━━━━━ Records to use

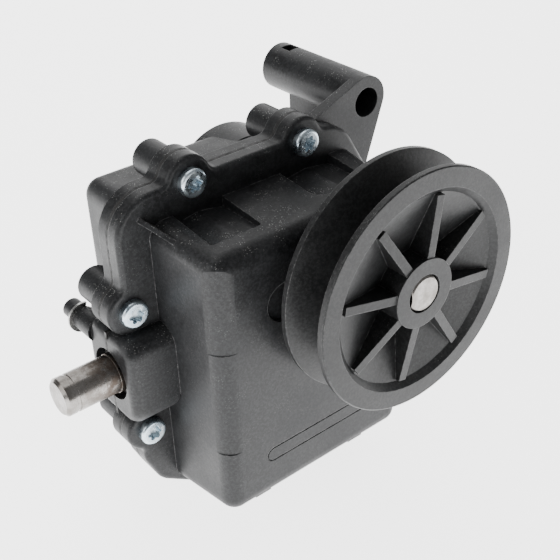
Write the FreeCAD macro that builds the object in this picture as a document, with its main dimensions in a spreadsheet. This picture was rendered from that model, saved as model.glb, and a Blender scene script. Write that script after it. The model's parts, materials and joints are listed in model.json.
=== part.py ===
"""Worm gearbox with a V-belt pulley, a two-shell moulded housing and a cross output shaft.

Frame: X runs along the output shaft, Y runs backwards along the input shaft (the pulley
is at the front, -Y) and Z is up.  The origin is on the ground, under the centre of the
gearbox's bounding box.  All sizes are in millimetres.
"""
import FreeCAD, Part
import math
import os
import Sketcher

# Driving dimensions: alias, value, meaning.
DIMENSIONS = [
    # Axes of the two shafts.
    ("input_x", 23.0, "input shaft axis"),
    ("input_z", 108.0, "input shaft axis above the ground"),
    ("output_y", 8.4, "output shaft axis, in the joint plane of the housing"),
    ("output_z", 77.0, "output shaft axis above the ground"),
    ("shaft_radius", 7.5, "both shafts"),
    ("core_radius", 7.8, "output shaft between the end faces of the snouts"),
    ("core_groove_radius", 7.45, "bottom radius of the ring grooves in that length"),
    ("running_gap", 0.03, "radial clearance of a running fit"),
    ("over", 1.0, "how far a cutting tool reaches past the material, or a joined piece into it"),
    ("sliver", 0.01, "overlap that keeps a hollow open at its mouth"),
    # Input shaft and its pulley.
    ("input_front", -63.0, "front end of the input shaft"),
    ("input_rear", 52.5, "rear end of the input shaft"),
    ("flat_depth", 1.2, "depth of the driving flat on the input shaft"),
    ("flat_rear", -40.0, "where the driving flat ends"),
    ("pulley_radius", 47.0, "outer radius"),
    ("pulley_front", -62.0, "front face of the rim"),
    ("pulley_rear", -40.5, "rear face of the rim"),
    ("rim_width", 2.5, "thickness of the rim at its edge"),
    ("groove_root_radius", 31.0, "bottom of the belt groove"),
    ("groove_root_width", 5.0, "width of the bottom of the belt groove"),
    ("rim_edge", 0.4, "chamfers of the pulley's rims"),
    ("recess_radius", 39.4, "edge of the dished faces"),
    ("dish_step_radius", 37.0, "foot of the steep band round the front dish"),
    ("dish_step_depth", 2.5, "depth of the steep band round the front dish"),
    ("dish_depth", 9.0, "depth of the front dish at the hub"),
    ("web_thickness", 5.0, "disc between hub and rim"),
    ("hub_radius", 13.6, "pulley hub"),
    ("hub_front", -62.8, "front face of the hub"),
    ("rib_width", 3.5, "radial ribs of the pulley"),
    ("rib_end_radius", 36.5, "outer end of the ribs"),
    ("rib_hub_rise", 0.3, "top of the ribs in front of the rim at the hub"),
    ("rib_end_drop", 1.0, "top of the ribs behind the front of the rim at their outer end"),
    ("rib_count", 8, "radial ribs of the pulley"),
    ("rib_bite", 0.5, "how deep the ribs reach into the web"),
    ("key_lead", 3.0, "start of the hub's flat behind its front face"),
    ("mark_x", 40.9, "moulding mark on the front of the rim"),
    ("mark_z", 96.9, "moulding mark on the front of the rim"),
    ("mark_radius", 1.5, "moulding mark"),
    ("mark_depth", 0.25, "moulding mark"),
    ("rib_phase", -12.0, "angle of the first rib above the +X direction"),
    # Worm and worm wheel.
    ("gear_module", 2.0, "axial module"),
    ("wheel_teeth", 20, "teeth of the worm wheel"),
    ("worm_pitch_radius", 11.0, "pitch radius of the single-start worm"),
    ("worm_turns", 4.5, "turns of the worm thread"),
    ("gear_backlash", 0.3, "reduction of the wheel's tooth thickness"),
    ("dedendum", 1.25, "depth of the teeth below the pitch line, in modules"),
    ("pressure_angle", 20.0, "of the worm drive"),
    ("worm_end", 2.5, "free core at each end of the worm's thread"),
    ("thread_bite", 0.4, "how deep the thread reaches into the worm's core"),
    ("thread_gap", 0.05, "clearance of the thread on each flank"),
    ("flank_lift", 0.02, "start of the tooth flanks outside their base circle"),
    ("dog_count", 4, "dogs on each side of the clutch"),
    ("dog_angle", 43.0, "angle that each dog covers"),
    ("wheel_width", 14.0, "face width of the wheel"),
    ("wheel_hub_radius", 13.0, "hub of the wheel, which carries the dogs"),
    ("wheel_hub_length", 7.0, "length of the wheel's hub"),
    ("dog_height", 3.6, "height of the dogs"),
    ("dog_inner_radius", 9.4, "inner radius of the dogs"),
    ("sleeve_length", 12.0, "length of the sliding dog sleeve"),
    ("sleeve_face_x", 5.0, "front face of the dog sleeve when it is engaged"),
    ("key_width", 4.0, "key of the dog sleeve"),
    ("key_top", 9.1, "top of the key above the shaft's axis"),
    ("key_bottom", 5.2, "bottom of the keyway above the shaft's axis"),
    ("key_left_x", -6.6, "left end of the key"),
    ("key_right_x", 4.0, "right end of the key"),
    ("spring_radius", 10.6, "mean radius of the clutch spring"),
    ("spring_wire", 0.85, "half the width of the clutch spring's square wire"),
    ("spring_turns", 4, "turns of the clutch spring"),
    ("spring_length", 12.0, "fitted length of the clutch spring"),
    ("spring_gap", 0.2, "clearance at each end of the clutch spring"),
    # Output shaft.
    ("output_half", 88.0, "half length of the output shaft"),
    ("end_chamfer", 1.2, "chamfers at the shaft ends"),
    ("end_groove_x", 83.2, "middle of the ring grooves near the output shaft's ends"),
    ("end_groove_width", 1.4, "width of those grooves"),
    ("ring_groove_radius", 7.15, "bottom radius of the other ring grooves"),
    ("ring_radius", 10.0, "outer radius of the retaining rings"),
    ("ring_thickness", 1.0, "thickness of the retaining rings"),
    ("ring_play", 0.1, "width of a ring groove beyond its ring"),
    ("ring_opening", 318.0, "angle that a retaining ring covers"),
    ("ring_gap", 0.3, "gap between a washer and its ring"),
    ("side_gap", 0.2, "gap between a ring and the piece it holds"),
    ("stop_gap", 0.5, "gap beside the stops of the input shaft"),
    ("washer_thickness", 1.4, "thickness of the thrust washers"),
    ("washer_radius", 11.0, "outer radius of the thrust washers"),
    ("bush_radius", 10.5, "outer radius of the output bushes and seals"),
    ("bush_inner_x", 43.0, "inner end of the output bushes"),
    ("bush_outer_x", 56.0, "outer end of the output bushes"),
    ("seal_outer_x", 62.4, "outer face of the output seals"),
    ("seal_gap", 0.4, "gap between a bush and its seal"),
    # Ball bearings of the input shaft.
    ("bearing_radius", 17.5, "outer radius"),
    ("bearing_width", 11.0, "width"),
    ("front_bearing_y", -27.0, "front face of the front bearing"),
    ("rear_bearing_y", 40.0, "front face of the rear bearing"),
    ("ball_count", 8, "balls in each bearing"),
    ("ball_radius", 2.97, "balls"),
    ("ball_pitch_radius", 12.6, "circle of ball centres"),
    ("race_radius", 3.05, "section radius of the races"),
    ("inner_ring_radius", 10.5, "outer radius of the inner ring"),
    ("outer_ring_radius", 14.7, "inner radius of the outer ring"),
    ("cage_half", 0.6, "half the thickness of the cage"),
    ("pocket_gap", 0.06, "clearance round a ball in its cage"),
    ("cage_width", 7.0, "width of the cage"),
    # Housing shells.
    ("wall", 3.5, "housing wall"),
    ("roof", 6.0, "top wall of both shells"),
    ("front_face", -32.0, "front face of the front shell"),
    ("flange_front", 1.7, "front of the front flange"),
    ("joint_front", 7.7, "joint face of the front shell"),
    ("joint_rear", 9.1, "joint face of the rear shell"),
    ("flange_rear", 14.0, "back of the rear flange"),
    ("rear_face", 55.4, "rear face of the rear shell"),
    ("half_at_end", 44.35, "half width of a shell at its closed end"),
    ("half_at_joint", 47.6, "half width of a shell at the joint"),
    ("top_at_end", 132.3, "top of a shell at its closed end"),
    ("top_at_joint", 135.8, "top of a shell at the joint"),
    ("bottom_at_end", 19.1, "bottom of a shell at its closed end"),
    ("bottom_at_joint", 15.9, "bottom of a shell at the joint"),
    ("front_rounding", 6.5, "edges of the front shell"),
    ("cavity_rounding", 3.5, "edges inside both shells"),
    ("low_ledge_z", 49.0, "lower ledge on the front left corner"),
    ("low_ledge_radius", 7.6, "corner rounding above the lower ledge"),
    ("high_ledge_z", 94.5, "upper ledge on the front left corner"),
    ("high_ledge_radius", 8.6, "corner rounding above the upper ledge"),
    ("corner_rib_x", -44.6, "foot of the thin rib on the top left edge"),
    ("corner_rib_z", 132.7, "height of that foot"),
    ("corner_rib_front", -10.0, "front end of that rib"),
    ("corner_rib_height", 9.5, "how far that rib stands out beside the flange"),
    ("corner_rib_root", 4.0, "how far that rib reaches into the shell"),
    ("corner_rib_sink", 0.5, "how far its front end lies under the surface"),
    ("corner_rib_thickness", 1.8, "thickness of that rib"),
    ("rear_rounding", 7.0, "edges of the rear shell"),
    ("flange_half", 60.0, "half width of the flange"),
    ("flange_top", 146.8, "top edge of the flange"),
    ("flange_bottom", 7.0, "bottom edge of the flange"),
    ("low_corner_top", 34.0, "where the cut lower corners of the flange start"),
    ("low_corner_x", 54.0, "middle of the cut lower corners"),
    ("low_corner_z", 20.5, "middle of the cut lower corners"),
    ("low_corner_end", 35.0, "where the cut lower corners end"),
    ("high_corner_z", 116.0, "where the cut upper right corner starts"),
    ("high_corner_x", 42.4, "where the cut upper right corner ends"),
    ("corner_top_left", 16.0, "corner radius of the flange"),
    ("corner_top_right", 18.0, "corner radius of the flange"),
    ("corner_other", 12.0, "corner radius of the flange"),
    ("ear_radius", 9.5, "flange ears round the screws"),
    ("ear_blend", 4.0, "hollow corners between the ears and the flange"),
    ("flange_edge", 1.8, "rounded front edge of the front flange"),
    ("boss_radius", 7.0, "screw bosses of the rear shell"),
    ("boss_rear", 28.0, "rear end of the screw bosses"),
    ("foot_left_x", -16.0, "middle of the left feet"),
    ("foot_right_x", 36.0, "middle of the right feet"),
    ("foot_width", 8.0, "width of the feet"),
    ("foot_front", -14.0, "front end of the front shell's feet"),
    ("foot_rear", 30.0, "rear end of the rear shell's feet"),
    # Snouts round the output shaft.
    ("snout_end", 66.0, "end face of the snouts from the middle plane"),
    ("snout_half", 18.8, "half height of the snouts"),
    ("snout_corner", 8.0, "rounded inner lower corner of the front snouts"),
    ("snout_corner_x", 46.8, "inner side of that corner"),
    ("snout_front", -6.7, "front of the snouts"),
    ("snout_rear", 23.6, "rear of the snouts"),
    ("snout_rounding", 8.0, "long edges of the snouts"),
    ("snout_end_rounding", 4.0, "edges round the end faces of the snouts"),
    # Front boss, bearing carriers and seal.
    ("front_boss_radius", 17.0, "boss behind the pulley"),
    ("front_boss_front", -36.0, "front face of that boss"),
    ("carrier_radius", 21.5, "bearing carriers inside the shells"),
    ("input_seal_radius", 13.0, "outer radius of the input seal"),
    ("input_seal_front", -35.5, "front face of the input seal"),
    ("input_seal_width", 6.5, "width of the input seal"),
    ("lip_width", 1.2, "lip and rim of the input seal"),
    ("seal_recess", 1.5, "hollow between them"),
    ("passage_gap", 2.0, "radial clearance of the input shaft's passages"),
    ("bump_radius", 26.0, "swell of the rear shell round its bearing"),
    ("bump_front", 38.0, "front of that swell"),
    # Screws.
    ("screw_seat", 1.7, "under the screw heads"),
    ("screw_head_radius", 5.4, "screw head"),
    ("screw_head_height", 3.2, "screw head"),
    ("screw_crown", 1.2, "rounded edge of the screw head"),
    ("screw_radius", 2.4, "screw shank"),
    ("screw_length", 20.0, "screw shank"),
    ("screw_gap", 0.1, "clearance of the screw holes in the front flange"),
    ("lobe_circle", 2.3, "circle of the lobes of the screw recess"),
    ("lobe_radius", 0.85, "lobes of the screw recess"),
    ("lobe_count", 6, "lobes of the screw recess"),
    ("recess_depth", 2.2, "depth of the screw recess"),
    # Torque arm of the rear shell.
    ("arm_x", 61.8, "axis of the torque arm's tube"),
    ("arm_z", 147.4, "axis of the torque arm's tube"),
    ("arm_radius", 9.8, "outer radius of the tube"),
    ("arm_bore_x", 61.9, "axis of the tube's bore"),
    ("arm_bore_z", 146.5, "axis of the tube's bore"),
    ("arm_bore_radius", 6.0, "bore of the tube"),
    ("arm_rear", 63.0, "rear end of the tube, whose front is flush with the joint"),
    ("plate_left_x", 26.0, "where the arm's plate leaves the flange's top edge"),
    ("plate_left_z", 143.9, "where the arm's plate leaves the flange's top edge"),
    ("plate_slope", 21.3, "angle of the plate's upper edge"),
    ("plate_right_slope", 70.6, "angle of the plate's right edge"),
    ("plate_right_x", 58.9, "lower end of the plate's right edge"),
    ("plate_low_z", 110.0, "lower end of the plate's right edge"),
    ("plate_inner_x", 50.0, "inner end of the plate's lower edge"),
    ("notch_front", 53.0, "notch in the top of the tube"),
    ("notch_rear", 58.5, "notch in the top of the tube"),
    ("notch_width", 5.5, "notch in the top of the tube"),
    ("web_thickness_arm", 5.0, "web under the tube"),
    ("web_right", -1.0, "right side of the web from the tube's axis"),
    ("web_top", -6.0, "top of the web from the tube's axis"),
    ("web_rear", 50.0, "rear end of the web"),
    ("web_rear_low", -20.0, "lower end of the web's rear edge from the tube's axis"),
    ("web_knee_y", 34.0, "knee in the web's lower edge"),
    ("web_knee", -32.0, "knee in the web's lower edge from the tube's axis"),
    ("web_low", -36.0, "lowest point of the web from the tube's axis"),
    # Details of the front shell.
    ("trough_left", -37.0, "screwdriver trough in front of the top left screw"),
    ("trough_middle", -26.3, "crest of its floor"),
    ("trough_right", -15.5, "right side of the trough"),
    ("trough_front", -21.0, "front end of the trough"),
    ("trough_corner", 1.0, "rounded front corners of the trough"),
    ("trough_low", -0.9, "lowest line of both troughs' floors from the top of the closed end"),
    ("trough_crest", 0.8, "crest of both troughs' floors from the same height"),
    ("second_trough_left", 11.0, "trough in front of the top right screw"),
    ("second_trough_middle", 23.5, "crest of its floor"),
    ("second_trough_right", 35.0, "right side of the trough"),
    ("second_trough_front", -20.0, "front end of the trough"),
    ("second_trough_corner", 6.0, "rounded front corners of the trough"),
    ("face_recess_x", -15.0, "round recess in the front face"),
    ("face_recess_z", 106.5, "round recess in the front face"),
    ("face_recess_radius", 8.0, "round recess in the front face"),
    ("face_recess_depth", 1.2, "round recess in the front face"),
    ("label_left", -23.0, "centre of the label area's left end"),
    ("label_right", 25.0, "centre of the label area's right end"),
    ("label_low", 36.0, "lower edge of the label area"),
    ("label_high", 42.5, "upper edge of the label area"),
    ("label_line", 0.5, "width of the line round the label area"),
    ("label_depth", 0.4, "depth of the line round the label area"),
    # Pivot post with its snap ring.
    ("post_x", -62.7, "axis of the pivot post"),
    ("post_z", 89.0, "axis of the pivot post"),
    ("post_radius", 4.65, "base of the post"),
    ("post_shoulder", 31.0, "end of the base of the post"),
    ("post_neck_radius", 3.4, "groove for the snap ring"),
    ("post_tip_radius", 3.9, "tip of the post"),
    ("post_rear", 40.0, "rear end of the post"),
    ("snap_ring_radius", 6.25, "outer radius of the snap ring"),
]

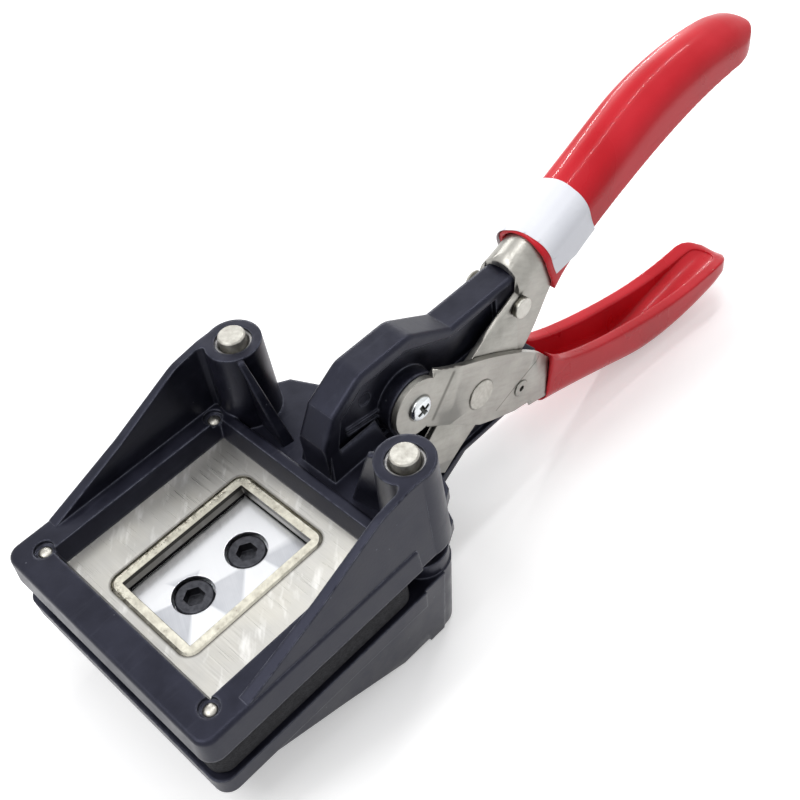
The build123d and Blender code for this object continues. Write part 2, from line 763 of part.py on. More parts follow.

━━━━━━━━━━

__Directions for this task__
The lines to return begin at the first line of the records and end at the line holding "cross output shaft."; please return them exactly, including both, and nothing beyond.

__Reply__
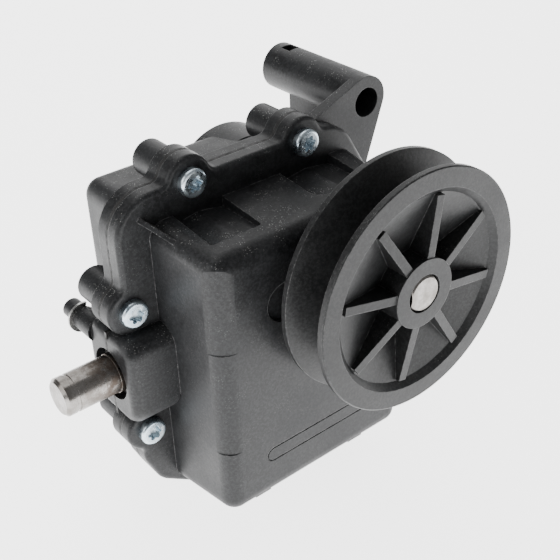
Write the FreeCAD macro that builds the object in this picture as a document, with its main dimensions in a spreadsheet. This picture was rendered from that model, saved as model.glb, and a Blender scene script. Write that script after it. The model's parts, materials and joints are listed in model.json.
=== part.py ===
"""Worm gearbox with a V-belt pulley, a two-shell moulded housing and a cross output shaft.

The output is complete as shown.